Whether it's nature or nurture (we think it's more nature), we find it very difficult to spend money on expensive things. The cheaper we can get something at, the better - as long as it can serve its purpose.

That's why Benjamin Graham makes so much sense to us. Graham was the father of value investing, and together with David Dodd, authored the value investor's bible Security Analysis in 1934.

It was Graham's view that equity securities should be regarded as a part share in a business. To succeed in investing, an investor should thoroughly analyse a security's financial statement to determine a conservative valuation for the security. If the price of the security is available in the market at a sufficient discount to the rough valuation to provide a margin of safety, the security could be purchased. This is the essence of "value" investing.

The issue with finding a "fair or intrinsic value" of a stock is that we have to estimate it through some proxy, a model populated by imperfect, backward-looking information, and we must make assumptions about the future. Change the assumptions, and we change our estimate of "intrinsic value".

And after we arrived at the "intrinsic value", the market somehow has to come round to our view that this is indeed the "intrinsic or fair" value of the stock.

When and whether the market will agree is uncertain.

But empirically, there is incontrovertible evidence that value stocks as a basket revert to fair value - in the process generating above market returns for investors.

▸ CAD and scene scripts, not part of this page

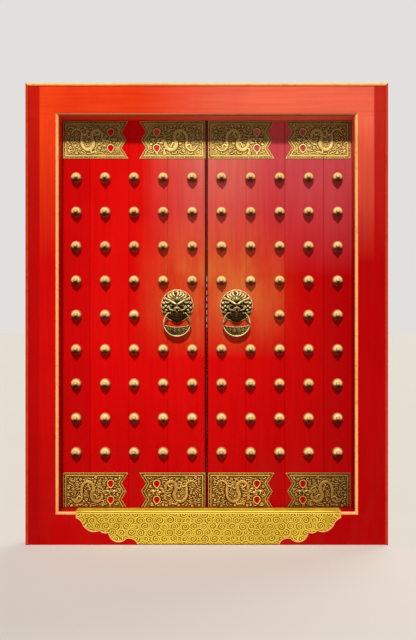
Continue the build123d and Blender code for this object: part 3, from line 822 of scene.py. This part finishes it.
def make_plate(name, length, seed, upside, low, high):
    """Plate drawn on its whole height, of which what the frame leaves in sight is kept, standing on 0."""
    marks = sorted({low, high, *(PLATE_H / 2 + s * NOTCH_RISE for s in (-1, 0, 1))})
    levels = []
    for start, end in zip(marks, marks[1:]):
        levels.extend(np.linspace(start, end, max(2, round((end - start) / PLATE_STEP)), endpoint=False))
    levels.append(high)
    columns = round(length / PLATE_STEP) + 1
    Z, share = np.meshgrid(levels, np.linspace(0, 1, columns), indexing="ij")
    X = share * plate_end(length, Z)
    inside = np.zeros(X.shape, bool)
    hole_x = length - PLATE_NOTCH - HOLE_BACK
    holes = [(hole_x, PLATE_H / 2 + side * NOTCH_RISE) for side in (-1, 1)]
    for x, z in holes:
        angle = np.arctan2(Z - z, X - x)
        away = np.hypot(X - x, Z - z)
        edge = hole_radius(angle)
        snap = np.abs(away - edge) < PLATE_STEP * 0.55
        X = np.where(snap, x + edge * np.cos(angle), X)
        Z = np.where(snap, z + edge * np.sin(angle), Z)
        inside |= (away < edge) & ~snap
    border = Relief(X, Z, PLATE_BASE)
    away = draw_border(border, plate_outline(length))
    relief = Relief(X, Z, PLATE_BASE)
    spine, radii = draw_dragon(relief, hole_x, upside)
    draw_clouds(relief, length, holes, spine, radii, seed)
    fade = smooth_step(away, BAND[1] - 3, FIELD_EDGE)
    height = np.maximum(border.field, PLATE_BASE + (relief.field - PLATE_BASE) * fade)
    for x, z in holes:
        off = np.hypot(X - x, Z - z) - hole_radius(np.arctan2(Z - z, X - x)) - HOLE_RIM / 2
        rim = RIM_H * half_round(off / (HOLE_RIM / 2 + 2))
        height = np.where(off < HOLE_RIM / 2, np.maximum(np.minimum(height, 6), rim), height)
    keep = ~(inside[:-1, :-1] | inside[:-1, 1:] | inside[1:, 1:] | inside[1:, :-1])
    face = grid_mesh(name, np.stack([X, -height, Z - low], axis=-1) * MM, keep)
    set_wear(face, 14, 1.6 * MM)
    sides = Clay()
    outline = [(x, np.clip(z, low, high) - low) for x, z in plate_outline(length)]
    sides.rings([[(x, -rise, z) for x, z in outline] for rise in (0, LIP_H * 0.75)], capped=False)
    for x, z in holes:
        rings = []
        for rise, outward in RIM_PROFILE:
            ring = []
            for k in range(HOLE_SIDES):
                angle = math.tau * k / HOLE_SIDES
                radius = hole_radius(angle) + outward
                ring.append((x + radius * math.cos(angle), -rise, z - low + radius * math.sin(angle)))
            rings.append(ring)
        sides.rings(rings, capped=False)
    edges = sides.mesh(name + "_edge", MM)
    set_wear(edges, 0, 1, lambda x, y, z, wear: 0.25 - y / 12)
    return joined(name, face, edges)


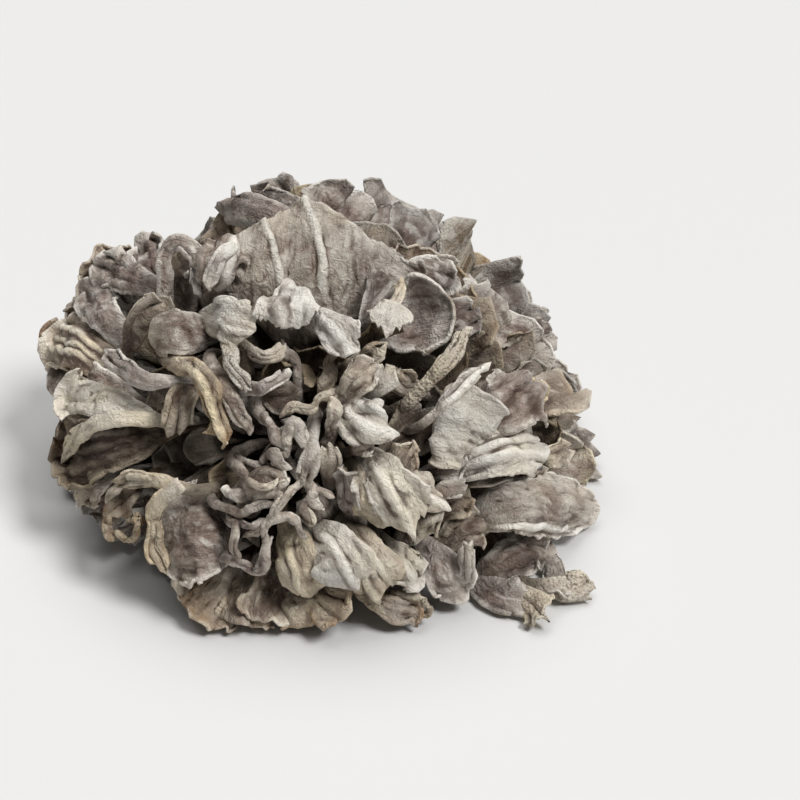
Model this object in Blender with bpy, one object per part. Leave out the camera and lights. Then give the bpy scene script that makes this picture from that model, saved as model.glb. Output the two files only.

Some 40 years after the publication of Security Analysis, Graham modified his approach in an important way. When asked in one of his last interviews whether he still selected stocks by carefully studying individual issues, Graham responded:

I am no longer an advocate of elaborate techniques of security analysis in order to find superior value opportunities. This was a rewarding activity, say, 40 years ago, when our textbook "Graham and Dodd" was first published; but the situation has changed a great deal since then. In the old days, any well-trained security analyst could do a good professional job of selecting undervalued issues through detailed studies; but in the light of the enormous amount of research now being carried on, I doubt whether in most cases, such extensive efforts will generate sufficiently superior selections to justify their cost. To that very limited extent I'm on the side of the "efficient market" school of thought now generally accepted by the professors.

Instead, Graham promoted a highly simplified approach that relied for its results on the performance of the portfolio as a whole rather than on the selection of individual issues. Graham believed that such an approach "[combined] the three virtues of sound logic, simplicity of application, and an extraordinarily good performance record."

Graham said of his simplified value investment strategy:

What's needed is first, a definite value for purchasing which indicates a priori that you are acquiring stocks for less than they are worth. Second, you have to operate with a large enough number of stocks to make the approach effective. And finally, you need a very definitive guideline for selling.

Graham's thoughts above, as captured in the book Quantitative Value - A Practitioner's Guide to Automating Intelligent Investment and Eliminating Behavioural Errors, succinctly described our process.

Another scholar whose thinking influenced us a lot is Nassim Nicholas Taleb, he of Fooled by Randomness and The Black Swan: The Impact of the Highly Improbable fame. He drove home the point that there is a lot of randomness in the world. Hence we are obsessed with not leaving anything to luck.

As such we take a probabilistic approach to valuation and construct a large enough portfolio. We rely on "the law of large numbers" - a law which states that the more observations we make, the closer our sample will be to the population, and hence the greater the certainty of our prediction - to construct portfolios of securities that would, in aggregate, outperform the market.